- _GIVEN EXERCISE_: Your answer should consist solely of the lines from the one with "points = [vertex.co" through the one with "obj.parent = empty", copied exactly, endpoints included.

-*-*-

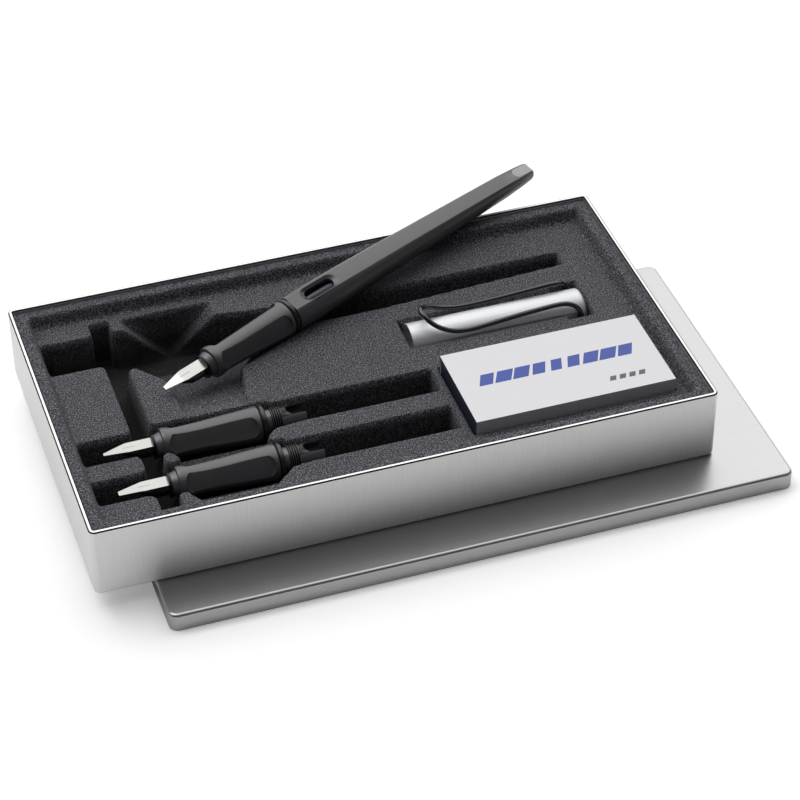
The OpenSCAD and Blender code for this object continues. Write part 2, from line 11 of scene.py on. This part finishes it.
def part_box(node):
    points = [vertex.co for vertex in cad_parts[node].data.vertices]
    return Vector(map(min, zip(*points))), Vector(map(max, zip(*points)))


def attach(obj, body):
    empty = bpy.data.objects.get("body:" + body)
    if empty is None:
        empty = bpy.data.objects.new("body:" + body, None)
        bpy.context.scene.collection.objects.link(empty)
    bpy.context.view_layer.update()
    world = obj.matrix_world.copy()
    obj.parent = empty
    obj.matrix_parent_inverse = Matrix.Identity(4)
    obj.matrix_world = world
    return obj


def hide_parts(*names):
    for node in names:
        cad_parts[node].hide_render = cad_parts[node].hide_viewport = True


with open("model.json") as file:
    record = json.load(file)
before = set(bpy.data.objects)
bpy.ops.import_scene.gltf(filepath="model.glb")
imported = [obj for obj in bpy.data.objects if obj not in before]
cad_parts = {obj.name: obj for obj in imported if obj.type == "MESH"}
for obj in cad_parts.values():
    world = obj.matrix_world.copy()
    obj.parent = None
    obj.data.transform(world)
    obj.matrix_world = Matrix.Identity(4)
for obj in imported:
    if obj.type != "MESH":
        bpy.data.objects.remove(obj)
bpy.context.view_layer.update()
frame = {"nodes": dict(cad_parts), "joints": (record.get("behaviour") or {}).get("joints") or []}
nodes = frame["nodes"]


# Lid: a deep-drawn steel shell that lies skirt down on the table.
# Its brushed sheet comes first, because the box is made of the same one.

def linear(code):
    """Linear colour of an sRGB hex code."""
    parts = [int(code[i:i + 2], 16) / 255 for i in (1, 3, 5)]
    light = [p / 12.92 if p <= 0.04045 else ((p + 0.055) / 1.055) ** 2.4 for p in parts]
    return (*light, 1.0)


def add(tree, kind, inputs=None, **settings):
    """A new node with its settings, and with its inputs linked or set."""
    made = tree.nodes.new(kind)
    for key, value in settings.items():
        setattr(made, key, value)
    for key, value in (inputs or {}).items():
        if isinstance(value, bpy.types.NodeSocket):
            tree.links.new(value, made.inputs[key])
        else:
            made.inputs[key].default_value = value
    return made


def ramp(tree, source, stops):
    """A colour ramp over a value, with stops of position and colour code."""
    made = add(tree, "ShaderNodeValToRGB", {"Fac": source})
    while len(made.color_ramp.elements) < len(stops):
        made.color_ramp.elements.new(0.5)
    for element, (place, code) in zip(made.color_ramp.elements, stops):
        element.position = place
        element.color = linear(code)
    return made.outputs["Color"]


def surface(name, colour, metallic=0.0, roughness=0.5, gloss=0.5):
    """A plain material, its tree and its shader."""
    material = bpy.data.materials.new(name)
    material.use_nodes = True
    shader = material.node_tree.nodes["Principled BSDF"]
    shader.inputs["Base Color"].default_value = linear(colour)
    shader.inputs["Metallic"].default_value = metallic
    shader.inputs["Roughness"].default_value = roughness
    shader.inputs["Specular IOR Level"].default_value = gloss
    return material, material.node_tree, shader


def grain(tree, shader, scale, colours, rough, strength):
    """Fine drawn-out lines on metal: colour, roughness and relief from one stretched noise."""
    darkest, brightest = 0.3, 0.7
    place = add(tree, "ShaderNodeTexCoord").outputs["Object"]
    spread = add(tree, "ShaderNodeMapping", {"Vector": place, "Scale": scale}).outputs["Vector"]
    lines = add(tree, "ShaderNodeTexNoise",
                {"Vector": spread, "Scale": 1.0, "Detail": 1.0, "Roughness": 0.5}).outputs["Fac"]
    tint = ramp(tree, lines, [(darkest, colours[0]), (brightest, colours[1])])
    tree.links.new(tint, shader.inputs["Base Color"])
    dull = add(tree, "ShaderNodeMapRange", {"Value": lines, "From Min": darkest, "From Max": brightest,
                                            "To Min": rough[0], "To Max": rough[1]})
    tree.links.new(dull.outputs["Result"], shader.inputs["Roughness"])
    relief = add(tree, "ShaderNodeBump", {"Height": lines, "Strength": strength, "Distance": 0.0002})
    tree.links.new(relief.outputs["Normal"], shader.inputs["Normal"])


def show(node, body, material, width=0.0, turn=32.0, cuts=()):
    """A copy of a CAD node in its place, welded, with its sharp edges rounded.

    Where cuts are given, flat triangles are joined to whole faces. These end at the planes through
    the node's middle with those normals, so that none runs round a hollow.
    """
    obj = bpy.data.objects.new(node + "_shown", nodes[node].data.copy())
    bpy.context.scene.collection.objects.link(obj)
    shape = bmesh.new()
    shape.from_mesh(obj.data)
    bmesh.ops.remove_doubles(shape, verts=shape.verts, dist=1e-6)
    low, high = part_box(node)
    middle = (low + high) / 2
    for normal in cuts:
        whole = shape.verts[:] + shape.edges[:] + shape.faces[:]
        cut = bmesh.ops.bisect_plane(shape, geom=whole, plane_co=middle, plane_no=normal)
        for piece in cut["geom_cut"]:
            if isinstance(piece, bmesh.types.BMEdge):
                piece.seam = True
    if cuts:
        bmesh.ops.dissolve_limit(shape, angle_limit=math.radians(0.4), verts=shape.verts,
                                 edges=shape.edges, delimit={"SEAM"})
    shape.to_mesh(obj.data)
    shape.free()
    dress(obj, body, material, width, turn)
    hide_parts(node)
    return obj


def dress(obj, body, material, width=0.0, turn=32.0):
    """Smooth shading by angle, rounded edges, a material, and the body the piece rides on."""
    obj.data.materials.clear()
    obj.data.materials.append(material)
    obj.data.shade_smooth()
    obj.data.set_sharp_from_angle(angle=math.radians(turn))
    if width:
        edge = obj.modifiers.new("rounded_edges", "BEVEL")
        edge.limit_method = "ANGLE"
        edge.angle_limit = math.radians(turn)
        edge.width = width
        edge.segments = 2
        edge.harden_normals = True
    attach(obj, body)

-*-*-

- _IN RESPONSE_:
    points = [vertex.co for vertex in cad_parts[node].data.vertices]
    return Vector(map(min, zip(*points))), Vector(map(max, zip(*points)))


def attach(obj, body):
    empty = bpy.data.objects.get("body:" + body)
    if empty is None:
        empty = bpy.data.objects.new("body:" + body, None)
        bpy.context.scene.collection.objects.link(empty)
    bpy.context.view_layer.update()
    world = obj.matrix_world.copy()
    obj.parent = empty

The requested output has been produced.